Would you copy out the whole listing exactly as given?
— begin RAW DATA —
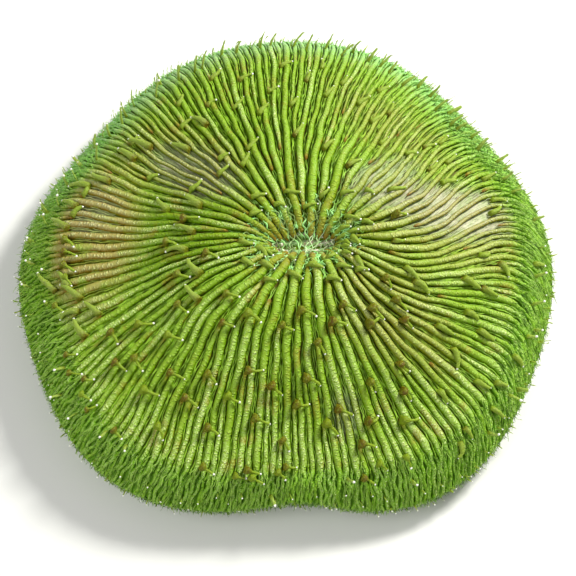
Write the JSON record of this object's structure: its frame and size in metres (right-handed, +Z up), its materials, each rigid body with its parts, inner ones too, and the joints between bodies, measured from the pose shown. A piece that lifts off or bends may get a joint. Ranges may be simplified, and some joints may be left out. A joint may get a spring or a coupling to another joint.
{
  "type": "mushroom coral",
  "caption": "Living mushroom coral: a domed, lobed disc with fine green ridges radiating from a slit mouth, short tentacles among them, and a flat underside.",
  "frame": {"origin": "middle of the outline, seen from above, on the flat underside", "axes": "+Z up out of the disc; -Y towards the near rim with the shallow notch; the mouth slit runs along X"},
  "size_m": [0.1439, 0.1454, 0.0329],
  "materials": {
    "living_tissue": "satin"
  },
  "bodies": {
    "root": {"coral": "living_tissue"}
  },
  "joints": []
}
— end RAW DATA —
### TASK ANSWER
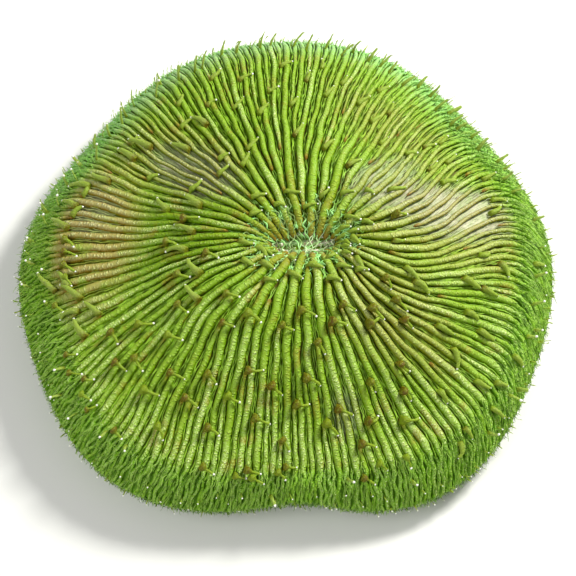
Write the JSON record of this object's structure: its frame and size in metres (right-handed, +Z up), its materials, each rigid body with its parts, inner ones too, and the joints between bodies, measured from the pose shown. A piece that lifts off or bends may get a joint. Ranges may be simplified, and some joints may be left out. A joint may get a spring or a coupling to another joint.
{
  "type": "mushroom coral",
  "caption": "Living mushroom coral: a domed, lobed disc with fine green ridges radiating from a slit mouth, short tentacles among them, and a flat underside.",
  "frame": {"origin": "middle of the outline, seen from above, on the flat underside", "axes": "+Z up out of the disc; -Y towards the near rim with the shallow notch; the mouth slit runs along X"},
  "size_m": [0.1439, 0.1454, 0.0329],
  "materials": {
    "living_tissue": "satin"
  },
  "bodies": {
    "root": {"coral": "living_tissue"}
  },
  "joints": []
}